LLM profitability has a massive problem

This is not a financial deep dive, that’s been better covered elsewhere by more qualified individuals.

What I want to talk about is the race that these companies have against local hardware and free / open-weight models.

My argument is that we’re in the short window of time where a closed-weight model can be profitable, and that’s rapidly coming to an end. Open weight models have started to become “good enough” at more and more tasks, and the frontier labs are being forced to push into harder, more niche tasks.

A token’s price is effectively: (energy cost of inference) + (profit margin of hardware owner) + (profit margin of model creator)

When the open-weight model becomes available that matches the performance of the frontier closed-weight model, the closed weight model’s value drops to zero.

In a perfectly efficient market, a token of equivelant quality being sold for just (cost of energy + hardware owner’s profit), means that the closed-weight model needs to either remove their own profit to compete or accept significantly less volume.

Thus, the frontier labs must either:

Produce a token of quality X that’s much cheaper to produce (and thus capture volume)
Produce a token of quality X that’s much higher value to consumers

Open-weight models have been consistently 2-3 months behind the closed-weight models. That’s not a lot of time considering the cost to develop a model.

So far, the frontier labs have not been able to compete well on price for lower quality tokens. Which makes sense: smaller models are cheaper to produce, and thus they don’t have a moat of money keeping the playing field tilted in their favor.

They have instead been chasing quality of their tokens.

With this approach however, they are implicitly expecting that there’s infinite work that needs to be done at higher and higher levels.

Looking at software engineering, we need a lot of junior engineers, less senior engineers, even less principal engineers, and so on.

As these models get better, they are climbing the ranks, but displacing fewer dollars of salary.

A team likely has one principal engineer, who gets paid (at FAANG) 500k / yr, 5-8 junior engineers (300k), and 1-2 seniors (400k).

All ballpark numbers, but that means there was 2.4M dollars to replace at the junior level, there’s only 800k at senior, and just the 500k at principal.

The model needed to replace a principal engineer is more expensive to develop, by orders of magnitude, while simultaneously having less demand.

Effectively, frontier labs are getting squeezed out on both ends, and their window during which they can show profit is rapidly shrinking.

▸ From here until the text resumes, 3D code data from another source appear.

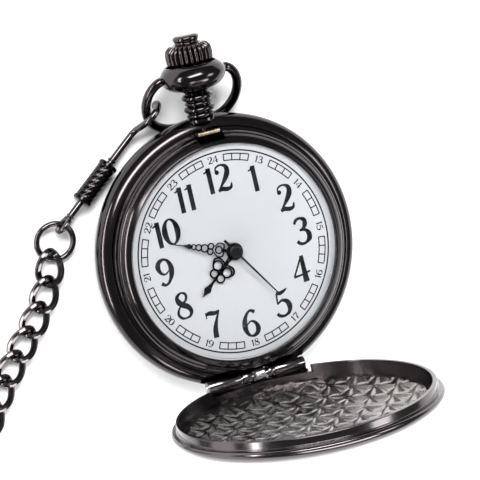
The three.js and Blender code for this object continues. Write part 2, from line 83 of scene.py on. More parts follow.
def noise(tree, place, scale, detail=3.0, stretch=(1, 1, 1)):
    """The brightness of a cloudy noise of that many cells to the metre."""
    mapping = tree.nodes.new("ShaderNodeMapping")
    mapping.inputs["Scale"].default_value = stretch
    cloud = tree.nodes.new("ShaderNodeTexNoise")
    cloud.inputs["Scale"].default_value = scale
    cloud.inputs["Detail"].default_value = detail
    tree.links.new(place, mapping.inputs["Vector"])
    tree.links.new(mapping.outputs["Vector"], cloud.inputs["Vector"])
    return cloud.outputs["Fac"]


def vary(tree, fac, dark, light, low=0.35, high=0.65):
    """A colour between two tones, or with numbers a value between two values."""
    if isinstance(dark, tuple):
        ramp = tree.nodes.new("ShaderNodeValToRGB")
        ramp.color_ramp.elements[0].position = low
        ramp.color_ramp.elements[1].position = high
        ramp.color_ramp.elements[0].color = (*dark, 1)
        ramp.color_ramp.elements[1].color = (*light, 1)
        tree.links.new(fac, ramp.inputs["Fac"])
        return ramp.outputs["Color"]
    spread = tree.nodes.new("ShaderNodeMapRange")
    spread.inputs["From Min"].default_value = low
    spread.inputs["From Max"].default_value = high
    spread.inputs["To Min"].default_value = dark
    spread.inputs["To Max"].default_value = light
    tree.links.new(fac, spread.inputs["Value"])
    return spread.outputs["Result"]


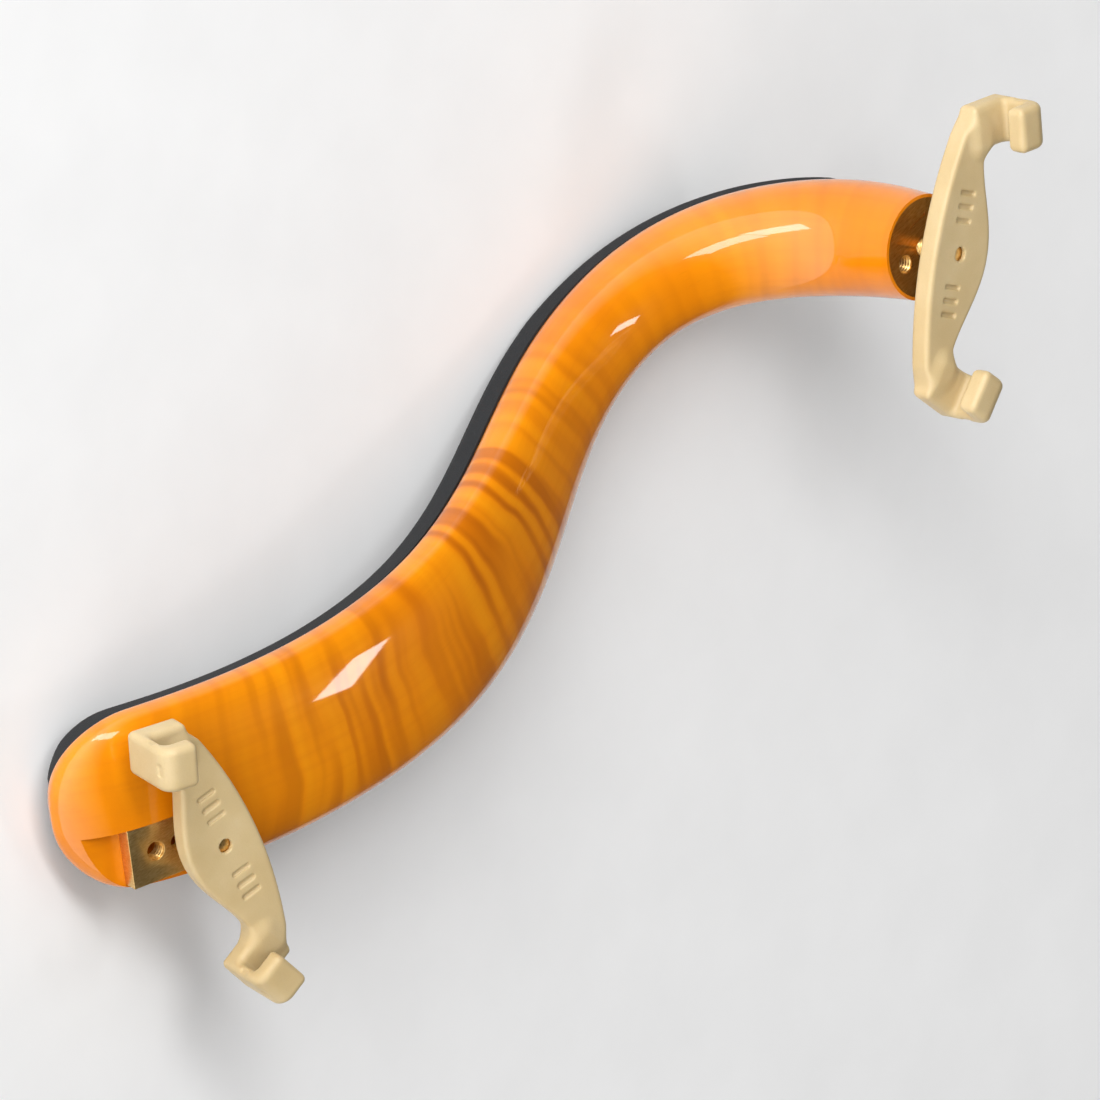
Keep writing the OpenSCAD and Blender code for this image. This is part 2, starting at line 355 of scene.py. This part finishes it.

More and more companies are realizing they can use open-weight models to achieve 90% of what Opus does at 10% of the cost.

Once the bottom lines are looked at closely, I don’t see the closed-weight business model surviving very long (as a stand alone company). Google and Microsoft may continue developing models as it gives their other products a boost. But, Anthropic’s biggest issue will justifying why they need to keep developing models when people just want their harnesses.